Only three teams have come back to win after losing the first two games of a seven-game series at home: The last was the 2004-05 Mavericks, who came back against the Rockets.
No team has ever come back from 0-3, which made the Rockets’ victory crucial.
The Blazers seemed unfazed by the loss, still brimming with confidence over their 2-1 advantage.
”It would be a problem if we lost the game because of effort or because we weren’t focused on taking care of business, but we were,” said point guard Damian Lillard, who led the Blazers with 30 points. ”It’s the playoffs and nobody said we were going to come out and sweep them.
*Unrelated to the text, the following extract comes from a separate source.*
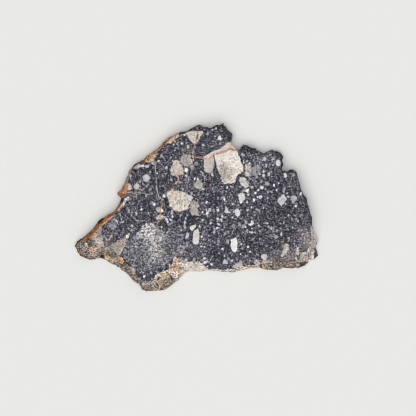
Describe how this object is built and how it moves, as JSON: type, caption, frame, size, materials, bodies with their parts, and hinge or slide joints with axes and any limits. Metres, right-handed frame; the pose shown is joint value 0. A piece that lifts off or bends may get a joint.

We’re lucky we were able to win two games in Houston and be in the position we’re in right now. “‘
The Blazers hadn’t opened a playoff series 2-0 since 1977, when they jumped on the Lakers en route to the Western Conference title. Portland went on to beat Philadelphia for its lone NBA championship.
The Blazers returned to the playoffs this season after a two-year drought. They haven’t advanced out of the first round since the postseason in 2000.
Aldridge opened Portland’s return with a franchise postseason-best 46 points in the Blazers’ 122-120 overtime victory in Game 1, then followed it up with 43 points in the 112-105 win on Wednesday night.
Houston coach Kevin McHale addressed Portland’s All-Star forward by tinkering with his lineup, starting Omer Asik in place of Terrence Jones. Asik and Dwight Howard were able to keep Aldridge off balance for much of Game 3.
McHale also found success with a small lineup of Harden, Daniels Jeremy Lin and Pat Beverley with Howard.
”For us to win this series we have to stay composed,” Howard said. ”You can’t relax against this team You have to attack their bigs, attack their smalls and put them on their heels. That’s the only way we’re going to win this series.’